If we want to discuss things among ourselves we can’t do it at the local bar because it’s closed. If the discussion’s on social media the forum is either controlled or it’s suppressed. And between organized propaganda and free-lance battiness it’s a lot of work to get reliable information. Who has the time, knowledge, and cool judgment to do what’s needed?
Also, where does a leader come from who’s sane, experienced, competent, and well-informed as well as independent? In a credential-crazed and hyper-organized world someone who goes through the process needed to acquire the former qualities is not likely to retain the last. And if someone like that did appear, where among all the careerists would he find the colleagues he would need to govern?
Poorly informed people with no plan, power, or effective leadership can’t do much. They can riot, but so what? If they are the January 6th rioters, they’ll be pursued and crushed, and everything they’re connected to will be discredited. If they are the rioters from last summer or the 2016 presidential inauguration, not much will happen to them, but what they do will not have much effect. Why should it? No one with real power is worried if DC storefronts or downtown Minneapolis get destroyed, especially when the rioters support what the governing classes would like to do anyway. Do such events put the interests of federal officeholders or Jeff Bezos at risk?
So politics is a mess, with no obvious answers. Catholics and others who believe something better is possible need to rebuild from the beginning.
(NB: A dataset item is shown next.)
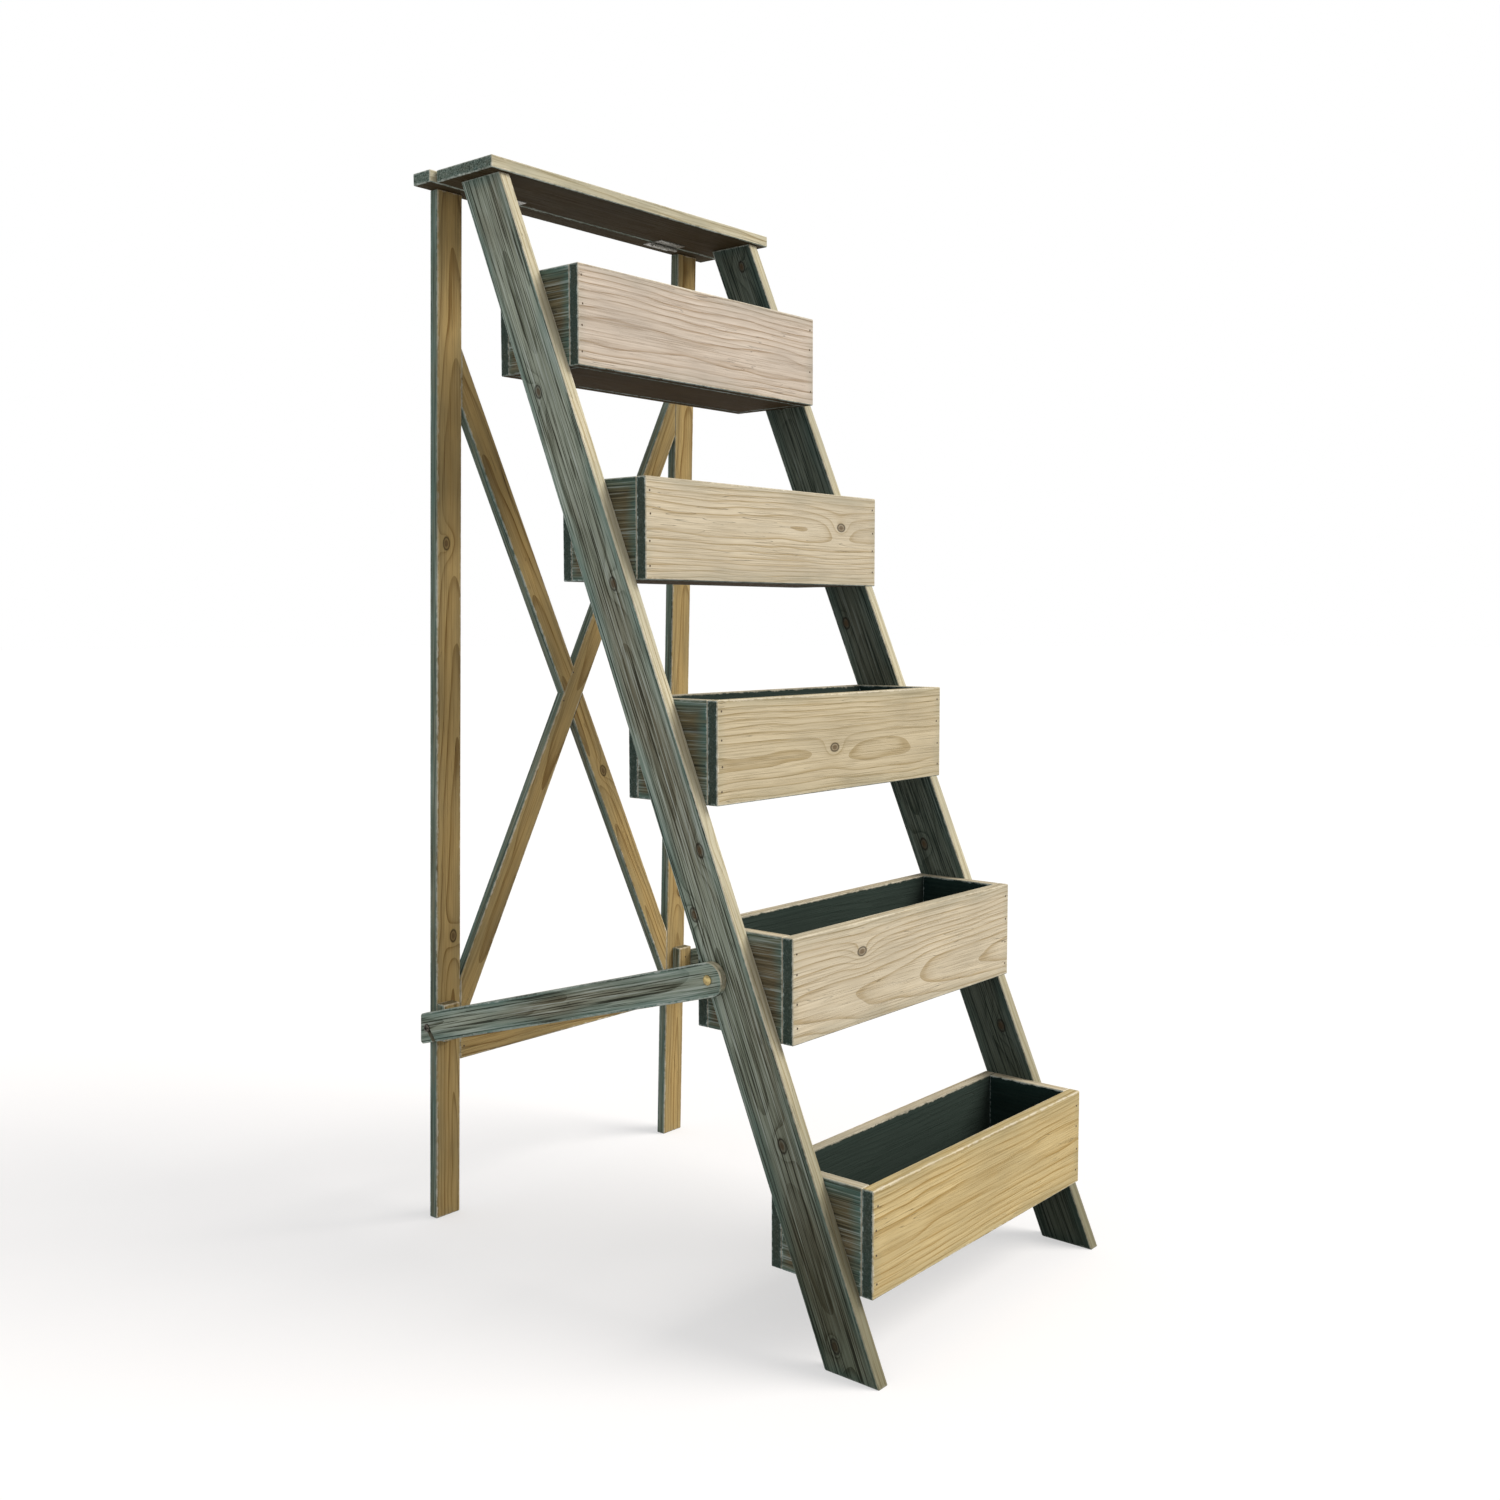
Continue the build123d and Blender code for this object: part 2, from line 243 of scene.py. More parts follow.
near_knot = {0: asked("Knot"), 1: -1 / KNOT_REACH}
near_knot = add(timber, "ShaderNodeMath", near_knot, operation="MULTIPLY")
near_knot = add(timber, "ShaderNodeMath", {0: near_knot}, operation="EXPONENT")
pushed = {0: near_knot, 1: KNOT_PUSH, 2: radius}
pushed = add(timber, "ShaderNodeMath", pushed, operation="MULTIPLY_ADD")
turns = add(timber, "ShaderNodeMath", {0: pushed, 1: asked("Ring")}, operation="DIVIDE")
turns = add(timber, "ShaderNodeMath", {0: turns}, operation="FRACT")
ring = add(timber, "ShaderNodeValToRGB", {0: turns})
for position, dark in RING_DARKNESS:
    stop = ring.color_ramp.elements.new(position)
    stop.color = (dark, dark, dark, 1)
for spare in (0, -1):
    ring.color_ramp.elements.remove(ring.color_ramp.elements[spare])
print("stops in a ring:", len(ring.color_ramp.elements))

# %% [markdown]
# Then what years outdoors do. Wood shrinks across the grain and splits into hair-fine
# checks, which are thin bands where a long stretched noise passes its middle value. They
# come in patches, as they do where water has stood.

# %% Checks
CHECK_HALF_WIDTH = 0.011
split = add(timber, "ShaderNodeMath", {0: noises["check"], 1: 0.5}, operation="SUBTRACT")
split = add(timber, "ShaderNodeMath", {0: split}, operation="ABSOLUTE")
thin = {0: split, 1: 0.0, 2: CHECK_HALF_WIDTH, 3: 1.0, 4: 0.0}
split = add(timber, "ShaderNodeMapRange", thin)
patchy = add(timber, "ShaderNodeMapRange", {0: blotch, 1: 0.48, 2: 0.62})
split = add(timber, "ShaderNodeMath", {0: split, 1: patchy}, operation="MULTIPLY")
print("checks are", round(2 * CHECK_HALF_WIDTH * 100, 1), "% of the noise's span")

# %% [markdown]
# The distance to the nearest edge comes from the board's half sizes. Of the distances to
# the three pairs of faces one is zero, and the lesser of the other two is the way to the
# edge, which is the middle one of the three. Where the ends are cut at a slant, the place
# along the board is sheared by the same skew first.

# %% The distance to an edge
sheared = {0: (place_parts, 1), 1: asked("Skew"), 2: (place_parts, 0)}
sheared = add(timber, "ShaderNodeMath", sheared, operation="MULTIPLY_ADD")
sheared = {0: sheared, 1: (place_parts, 1), 2: (place_parts, 2)}
sheared = add(timber, "ShaderNodeCombineXYZ", sheared)
inward = add(timber, "ShaderNodeVectorMath", {0: sheared}, operation="ABSOLUTE")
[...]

If government lacks reciprocity and wants to control everything we need to work very hard to build our own autonomous zones. That will be difficult when our leaders sound an uncertain trumpet and we ourselves lack devotion and unity. But we can only start where we are, and the first step is to understand where that is. After that, the question is whether we want to do better. Vision and determination, if they are present, can do wonders in a fundamentally chaotic setting.